■ **Given request**
Copy, character for character, the lines running from the one with "hold the cover" to the one with "cad_parts[node].hide_render = cad_parts[node].hide_viewport", ends included. Leave out every other line.

■ **Material to process**
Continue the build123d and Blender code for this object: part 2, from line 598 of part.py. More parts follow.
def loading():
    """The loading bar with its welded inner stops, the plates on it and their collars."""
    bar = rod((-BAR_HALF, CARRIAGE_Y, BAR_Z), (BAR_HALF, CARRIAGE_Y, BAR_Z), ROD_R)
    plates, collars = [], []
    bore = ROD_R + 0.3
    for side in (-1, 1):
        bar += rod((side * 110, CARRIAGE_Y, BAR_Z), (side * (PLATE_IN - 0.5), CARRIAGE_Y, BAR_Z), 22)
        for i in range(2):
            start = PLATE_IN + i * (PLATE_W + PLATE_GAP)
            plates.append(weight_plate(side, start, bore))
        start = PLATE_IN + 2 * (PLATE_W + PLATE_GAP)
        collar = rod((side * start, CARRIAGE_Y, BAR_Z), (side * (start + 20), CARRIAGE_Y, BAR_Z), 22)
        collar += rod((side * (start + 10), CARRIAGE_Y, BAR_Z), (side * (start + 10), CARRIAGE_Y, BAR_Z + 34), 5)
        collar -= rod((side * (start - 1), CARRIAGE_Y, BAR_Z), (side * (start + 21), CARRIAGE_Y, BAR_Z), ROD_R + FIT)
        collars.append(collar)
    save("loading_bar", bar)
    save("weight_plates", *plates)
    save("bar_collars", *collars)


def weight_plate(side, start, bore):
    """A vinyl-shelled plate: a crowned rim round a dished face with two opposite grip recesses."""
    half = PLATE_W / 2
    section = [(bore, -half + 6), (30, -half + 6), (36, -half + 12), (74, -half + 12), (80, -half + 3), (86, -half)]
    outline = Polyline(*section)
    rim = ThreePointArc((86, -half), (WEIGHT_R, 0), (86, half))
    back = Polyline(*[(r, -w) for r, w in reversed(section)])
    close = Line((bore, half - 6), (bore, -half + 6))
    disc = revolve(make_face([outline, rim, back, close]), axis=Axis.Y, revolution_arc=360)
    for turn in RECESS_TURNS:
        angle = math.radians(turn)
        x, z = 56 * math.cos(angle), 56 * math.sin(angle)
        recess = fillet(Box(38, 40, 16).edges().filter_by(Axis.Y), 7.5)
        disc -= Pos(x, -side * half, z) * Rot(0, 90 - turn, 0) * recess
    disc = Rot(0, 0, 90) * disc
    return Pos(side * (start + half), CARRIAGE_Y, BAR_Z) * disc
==
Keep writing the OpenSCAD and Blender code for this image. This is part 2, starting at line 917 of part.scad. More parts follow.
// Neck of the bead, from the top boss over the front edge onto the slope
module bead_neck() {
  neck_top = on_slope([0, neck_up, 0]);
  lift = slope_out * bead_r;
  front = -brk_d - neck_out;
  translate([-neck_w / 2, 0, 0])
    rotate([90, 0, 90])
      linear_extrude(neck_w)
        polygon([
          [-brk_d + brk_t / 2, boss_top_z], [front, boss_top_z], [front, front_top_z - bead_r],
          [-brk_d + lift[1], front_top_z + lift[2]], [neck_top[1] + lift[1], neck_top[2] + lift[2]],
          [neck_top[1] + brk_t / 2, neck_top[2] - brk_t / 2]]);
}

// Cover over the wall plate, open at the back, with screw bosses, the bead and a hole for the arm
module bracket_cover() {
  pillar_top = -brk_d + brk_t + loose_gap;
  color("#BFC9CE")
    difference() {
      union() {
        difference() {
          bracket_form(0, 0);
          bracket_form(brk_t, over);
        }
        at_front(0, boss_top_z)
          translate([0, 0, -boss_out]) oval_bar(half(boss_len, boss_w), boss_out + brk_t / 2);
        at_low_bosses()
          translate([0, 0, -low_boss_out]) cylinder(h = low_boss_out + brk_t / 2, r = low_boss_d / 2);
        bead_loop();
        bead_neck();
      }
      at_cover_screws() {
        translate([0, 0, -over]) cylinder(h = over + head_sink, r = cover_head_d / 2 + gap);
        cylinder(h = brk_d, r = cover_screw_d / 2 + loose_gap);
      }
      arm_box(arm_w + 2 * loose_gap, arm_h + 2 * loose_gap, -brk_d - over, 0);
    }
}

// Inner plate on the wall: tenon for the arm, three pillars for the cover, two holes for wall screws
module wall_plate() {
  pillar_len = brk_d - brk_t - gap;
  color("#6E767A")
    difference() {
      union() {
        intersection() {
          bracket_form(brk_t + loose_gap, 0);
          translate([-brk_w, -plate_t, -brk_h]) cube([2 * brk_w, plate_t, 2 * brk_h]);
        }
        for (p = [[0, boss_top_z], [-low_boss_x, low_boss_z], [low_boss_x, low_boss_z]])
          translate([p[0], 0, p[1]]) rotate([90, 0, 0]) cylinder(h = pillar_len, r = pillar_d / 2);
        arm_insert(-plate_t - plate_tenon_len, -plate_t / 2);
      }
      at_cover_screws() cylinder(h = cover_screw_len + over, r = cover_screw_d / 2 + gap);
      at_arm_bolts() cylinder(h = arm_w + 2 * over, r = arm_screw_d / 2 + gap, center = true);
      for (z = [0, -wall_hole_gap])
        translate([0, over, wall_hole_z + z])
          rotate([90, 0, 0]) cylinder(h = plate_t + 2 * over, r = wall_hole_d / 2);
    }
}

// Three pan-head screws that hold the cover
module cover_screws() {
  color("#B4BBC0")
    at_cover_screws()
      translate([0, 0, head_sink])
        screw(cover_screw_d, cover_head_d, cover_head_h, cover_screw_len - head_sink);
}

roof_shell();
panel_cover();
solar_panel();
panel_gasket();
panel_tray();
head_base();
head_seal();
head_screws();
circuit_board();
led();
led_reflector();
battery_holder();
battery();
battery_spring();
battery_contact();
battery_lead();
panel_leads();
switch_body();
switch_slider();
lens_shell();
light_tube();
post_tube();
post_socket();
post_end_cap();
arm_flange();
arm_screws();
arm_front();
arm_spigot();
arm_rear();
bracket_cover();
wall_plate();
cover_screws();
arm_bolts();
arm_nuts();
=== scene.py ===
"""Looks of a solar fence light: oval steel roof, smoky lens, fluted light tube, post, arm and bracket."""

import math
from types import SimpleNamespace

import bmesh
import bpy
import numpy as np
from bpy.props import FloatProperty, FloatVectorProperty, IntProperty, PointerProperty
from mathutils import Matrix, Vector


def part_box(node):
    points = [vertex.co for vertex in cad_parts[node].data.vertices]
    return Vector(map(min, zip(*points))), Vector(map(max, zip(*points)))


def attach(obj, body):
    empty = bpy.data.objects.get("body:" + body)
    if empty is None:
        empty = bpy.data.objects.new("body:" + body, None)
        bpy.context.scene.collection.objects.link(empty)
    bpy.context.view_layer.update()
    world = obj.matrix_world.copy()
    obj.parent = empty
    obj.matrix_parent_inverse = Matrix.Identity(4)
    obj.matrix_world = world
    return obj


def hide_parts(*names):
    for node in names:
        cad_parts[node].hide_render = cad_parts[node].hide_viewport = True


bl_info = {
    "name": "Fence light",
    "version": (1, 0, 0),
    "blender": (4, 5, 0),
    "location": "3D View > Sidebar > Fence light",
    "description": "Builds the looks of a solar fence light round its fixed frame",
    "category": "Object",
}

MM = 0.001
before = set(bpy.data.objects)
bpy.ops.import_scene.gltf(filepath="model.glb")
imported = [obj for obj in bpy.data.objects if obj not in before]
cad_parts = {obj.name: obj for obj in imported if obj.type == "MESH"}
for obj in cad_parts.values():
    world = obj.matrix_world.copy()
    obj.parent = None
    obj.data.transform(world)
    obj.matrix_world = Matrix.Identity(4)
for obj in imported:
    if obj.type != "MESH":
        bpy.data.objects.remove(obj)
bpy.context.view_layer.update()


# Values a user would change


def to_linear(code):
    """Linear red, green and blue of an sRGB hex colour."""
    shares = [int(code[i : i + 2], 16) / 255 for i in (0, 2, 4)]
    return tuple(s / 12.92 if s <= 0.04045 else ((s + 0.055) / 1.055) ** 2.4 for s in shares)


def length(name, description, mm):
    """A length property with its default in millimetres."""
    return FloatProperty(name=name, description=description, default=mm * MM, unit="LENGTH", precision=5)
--
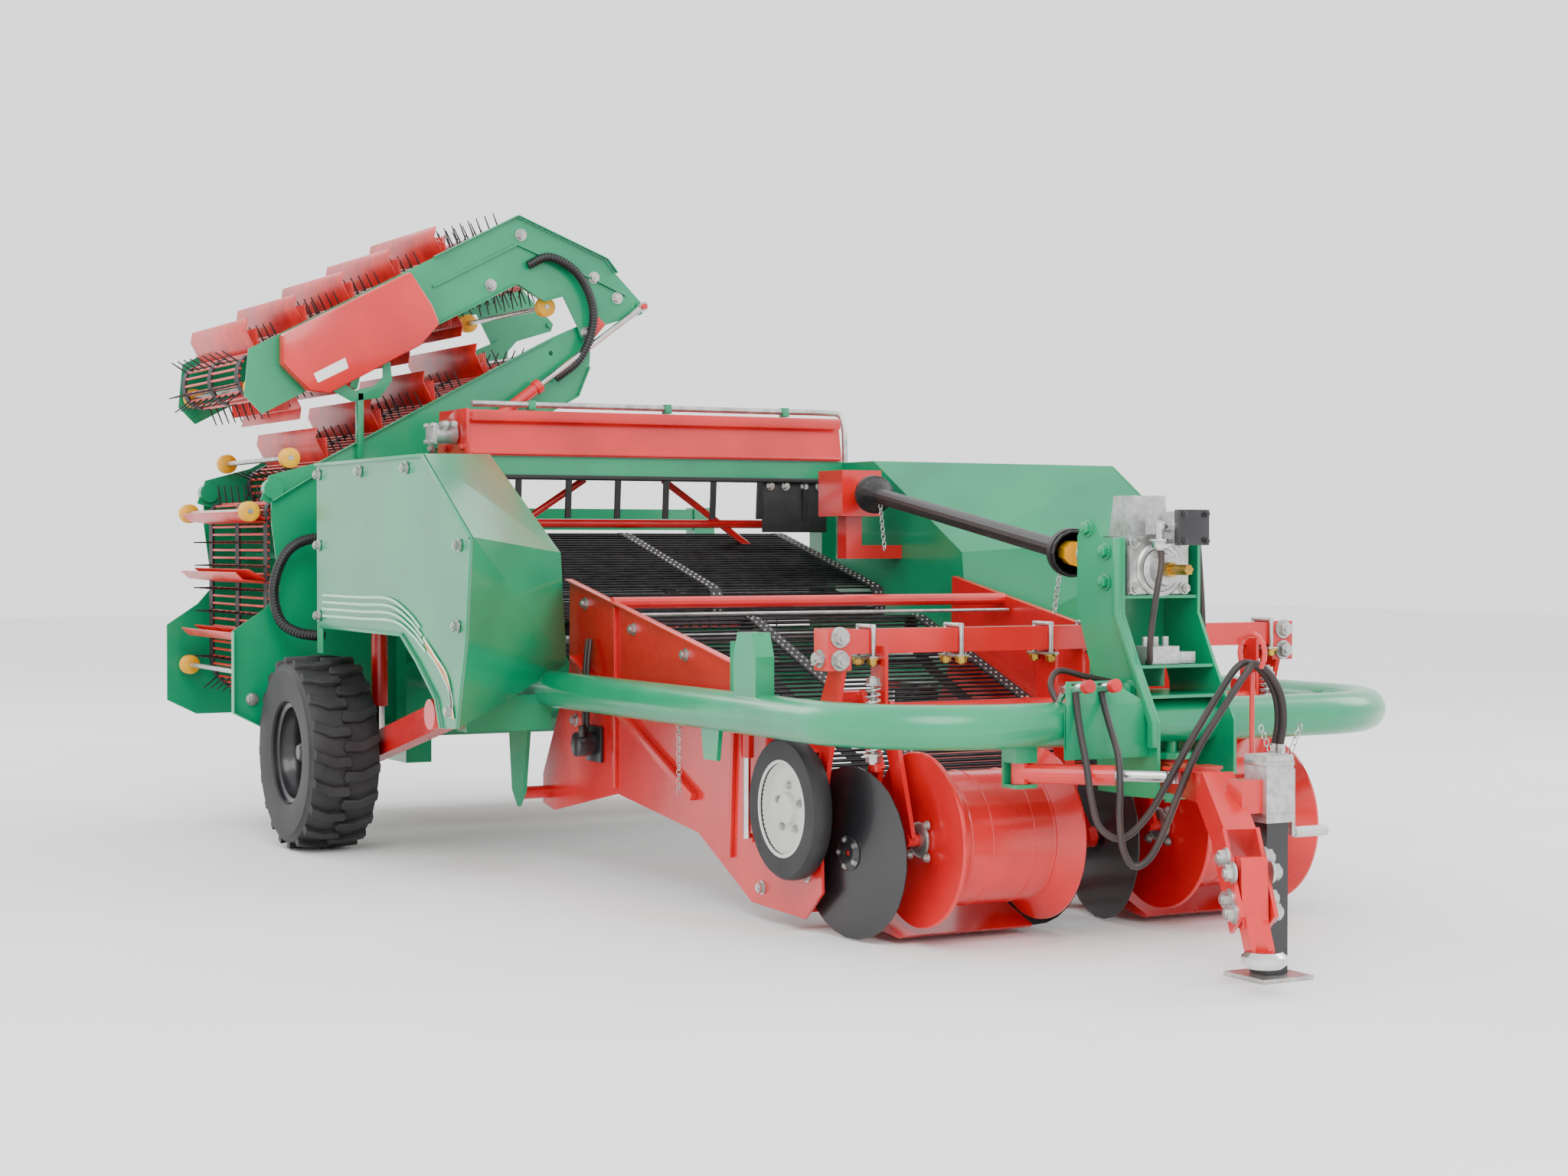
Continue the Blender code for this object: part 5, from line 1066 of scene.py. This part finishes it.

■ **Answer to the problem**
// Three pan-head screws that hold the cover
module cover_screws() {
  color("#B4BBC0")
    at_cover_screws()
      translate([0, 0, head_sink])
        screw(cover_screw_d, cover_head_d, cover_head_h, cover_screw_len - head_sink);
}

roof_shell();
panel_cover();
solar_panel();
panel_gasket();
panel_tray();
head_base();
head_seal();
head_screws();
circuit_board();
led();
led_reflector();
battery_holder();
battery();
battery_spring();
battery_contact();
battery_lead();
panel_leads();
switch_body();
switch_slider();
lens_shell();
light_tube();
post_tube();
post_socket();
post_end_cap();
arm_flange();
arm_screws();
arm_front();
arm_spigot();
arm_rear();
bracket_cover();
wall_plate();
cover_screws();
arm_bolts();
arm_nuts();
=== scene.py ===
"""Looks of a solar fence light: oval steel roof, smoky lens, fluted light tube, post, arm and bracket."""

import math
from types import SimpleNamespace

import bmesh
import bpy
import numpy as np
from bpy.props import FloatProperty, FloatVectorProperty, IntProperty, PointerProperty
from mathutils import Matrix, Vector


def part_box(node):
    points = [vertex.co for vertex in cad_parts[node].data.vertices]
    return Vector(map(min, zip(*points))), Vector(map(max, zip(*points)))


def attach(obj, body):
    empty = bpy.data.objects.get("body:" + body)
    if empty is None:
        empty = bpy.data.objects.new("body:" + body, None)
        bpy.context.scene.collection.objects.link(empty)
    bpy.context.view_layer.update()
    world = obj.matrix_world.copy()
    obj.parent = empty
    obj.matrix_parent_inverse = Matrix.Identity(4)
    obj.matrix_world = world
    return obj


def hide_parts(*names):
    for node in names:
        cad_parts[node].hide_render = cad_parts[node].hide_viewport = True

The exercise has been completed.